**Problem to solve:** Write out the whole listing again, exactly as given.

**Recorded data:**

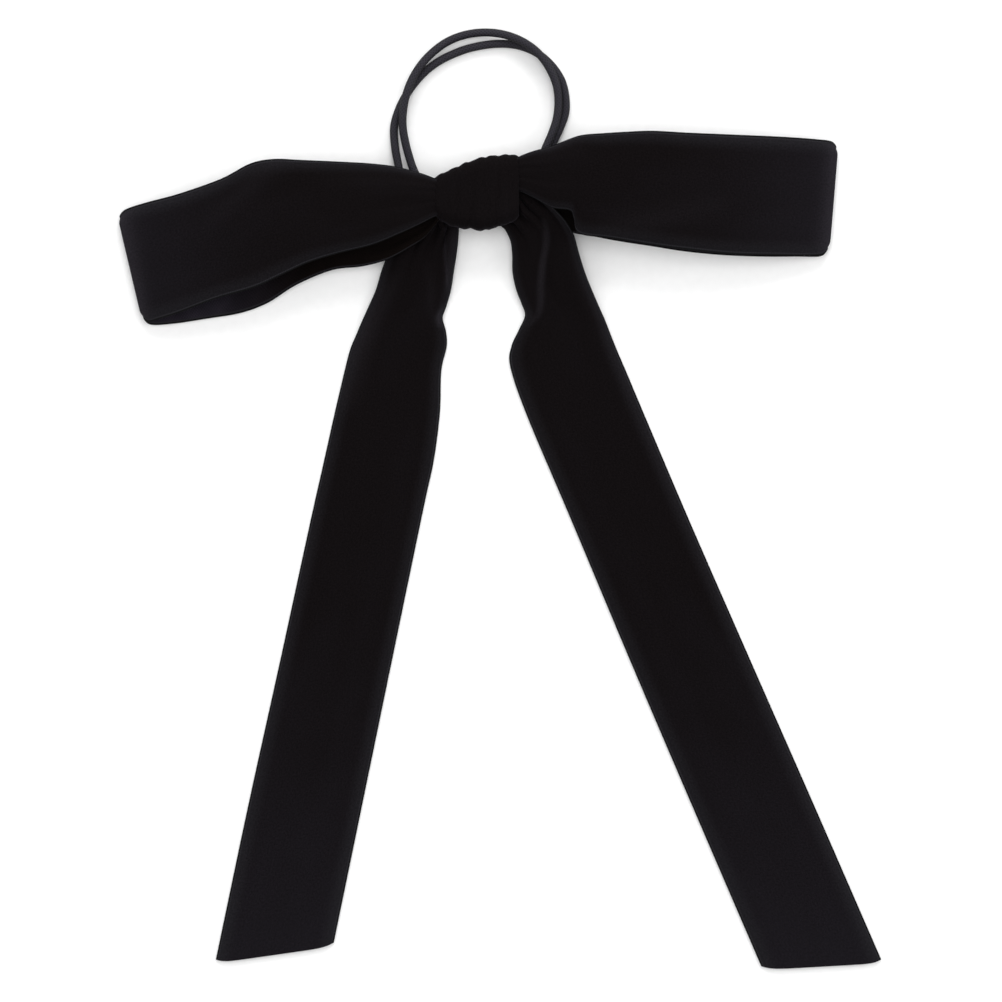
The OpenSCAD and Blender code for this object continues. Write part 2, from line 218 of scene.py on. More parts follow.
# Braided polyester cover over a rubber core: eight strands each way make small leaning diamonds,
# a little lighter than the velvet with a soft thread shine.
strands_round = 8
braid, tree, shader = new_material("braided polyester cover")
uv = add_node(tree, "ShaderNodeUVMap", {"uv_map": "cord"})
at = add_node(tree, "ShaderNodeSeparateXYZ", {}, {"Vector": uv.outputs["UV"]})
leaning_left = add_node(tree, "ShaderNodeMath", {"operation": "ADD"}, {
    0: at.outputs["X"], 1: at.outputs["Y"]})
leaning_right = add_node(tree, "ShaderNodeMath", {"operation": "SUBTRACT"}, {
    0: at.outputs["X"], 1: at.outputs["Y"]})
left_turn = add_node(tree, "ShaderNodeMath", {"operation": "MULTIPLY"}, {
    0: leaning_left.outputs[0], 1: 2 * math.pi})
right_turn = add_node(tree, "ShaderNodeMath", {"operation": "MULTIPLY"}, {
    0: leaning_right.outputs[0], 1: 2 * math.pi})
left_wave = add_node(tree, "ShaderNodeMath", {"operation": "SINE"}, {0: left_turn.outputs[0]})
right_wave = add_node(tree, "ShaderNodeMath", {"operation": "SINE"}, {0: right_turn.outputs[0]})
strand = add_node(tree, "ShaderNodeMath", {"operation": "MAXIMUM"}, {
    0: left_wave.outputs[0], 1: right_wave.outputs[0]})
strand_share = add_node(tree, "ShaderNodeMapRange", {}, {
    "Value": strand.outputs[0], "From Min": -0.6, "From Max": 1.0})
strand_colour = add_node(tree, "ShaderNodeMix", {"data_type": "RGBA"}, {
    0: strand_share.outputs[0], 6: linear("#121116"), 7: linear("#29272f")})
# The sides are painted darker than the top and bottom, as shade. Once round the cord is as many pattern steps
# as strands.
round_turn = add_node(tree, "ShaderNodeMath", {"operation": "MULTIPLY"}, {
    0: at.outputs["X"], 1: 2 * math.pi / strands_round})
sideways = add_node(tree, "ShaderNodeMath", {"operation": "COSINE"}, {0: round_turn.outputs[0]})
sideways = add_node(tree, "ShaderNodeMath", {"operation": "ABSOLUTE"}, {0: sideways.outputs[0]})
side_share = add_node(tree, "ShaderNodeMapRange", {}, {
    "Value": sideways.outputs[0], "From Min": 0.5, "From Max": 0.95, "To Max": 0.8})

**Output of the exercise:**
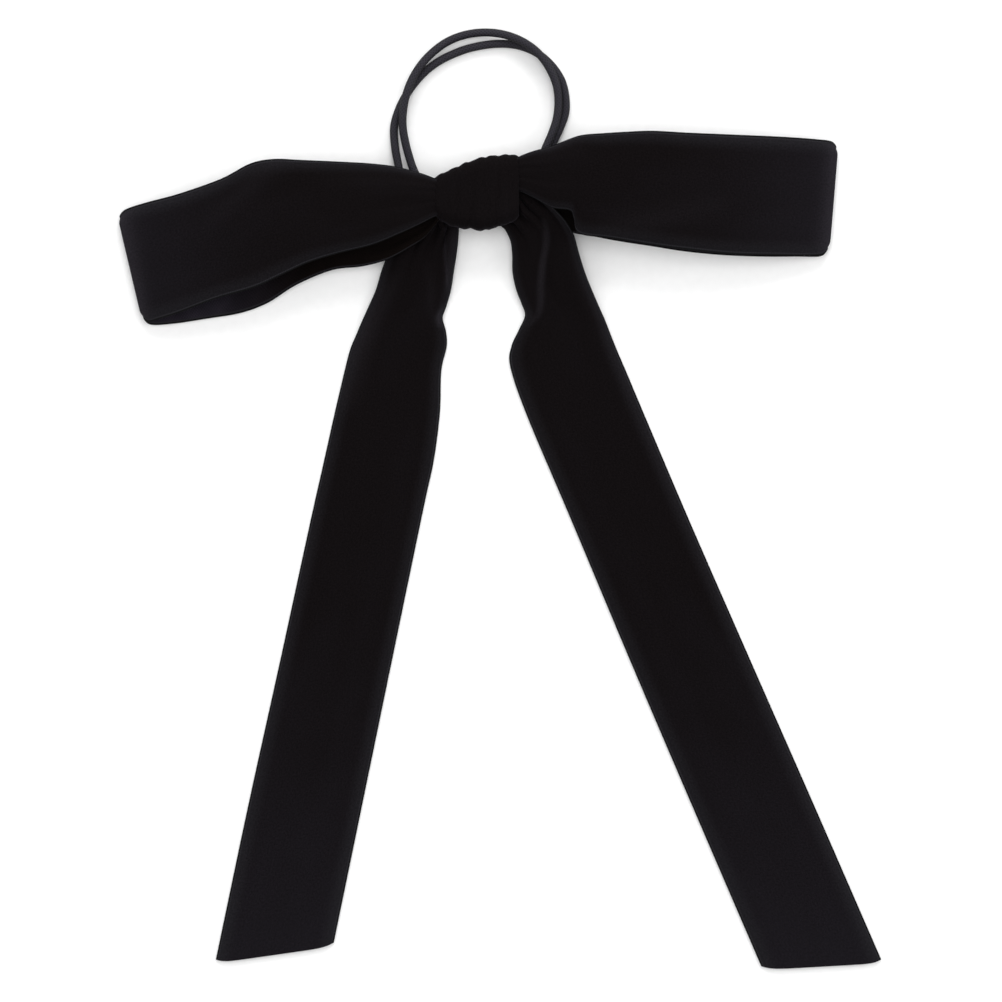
The OpenSCAD and Blender code for this object continues. Write part 2, from line 218 of scene.py on. More parts follow.
# Braided polyester cover over a rubber core: eight strands each way make small leaning diamonds,
# a little lighter than the velvet with a soft thread shine.
strands_round = 8
braid, tree, shader = new_material("braided polyester cover")
uv = add_node(tree, "ShaderNodeUVMap", {"uv_map": "cord"})
at = add_node(tree, "ShaderNodeSeparateXYZ", {}, {"Vector": uv.outputs["UV"]})
leaning_left = add_node(tree, "ShaderNodeMath", {"operation": "ADD"}, {
    0: at.outputs["X"], 1: at.outputs["Y"]})
leaning_right = add_node(tree, "ShaderNodeMath", {"operation": "SUBTRACT"}, {
    0: at.outputs["X"], 1: at.outputs["Y"]})
left_turn = add_node(tree, "ShaderNodeMath", {"operation": "MULTIPLY"}, {
    0: leaning_left.outputs[0], 1: 2 * math.pi})
right_turn = add_node(tree, "ShaderNodeMath", {"operation": "MULTIPLY"}, {
    0: leaning_right.outputs[0], 1: 2 * math.pi})
left_wave = add_node(tree, "ShaderNodeMath", {"operation": "SINE"}, {0: left_turn.outputs[0]})
right_wave = add_node(tree, "ShaderNodeMath", {"operation": "SINE"}, {0: right_turn.outputs[0]})
strand = add_node(tree, "ShaderNodeMath", {"operation": "MAXIMUM"}, {
    0: left_wave.outputs[0], 1: right_wave.outputs[0]})
strand_share = add_node(tree, "ShaderNodeMapRange", {}, {
    "Value": strand.outputs[0], "From Min": -0.6, "From Max": 1.0})
strand_colour = add_node(tree, "ShaderNodeMix", {"data_type": "RGBA"}, {
    0: strand_share.outputs[0], 6: linear("#121116"), 7: linear("#29272f")})
# The sides are painted darker than the top and bottom, as shade. Once round the cord is as many pattern steps
# as strands.
round_turn = add_node(tree, "ShaderNodeMath", {"operation": "MULTIPLY"}, {
    0: at.outputs["X"], 1: 2 * math.pi / strands_round})
sideways = add_node(tree, "ShaderNodeMath", {"operation": "COSINE"}, {0: round_turn.outputs[0]})
sideways = add_node(tree, "ShaderNodeMath", {"operation": "ABSOLUTE"}, {0: sideways.outputs[0]})
side_share = add_node(tree, "ShaderNodeMapRange", {}, {
    "Value": sideways.outputs[0], "From Min": 0.5, "From Max": 0.95, "To Max": 0.8})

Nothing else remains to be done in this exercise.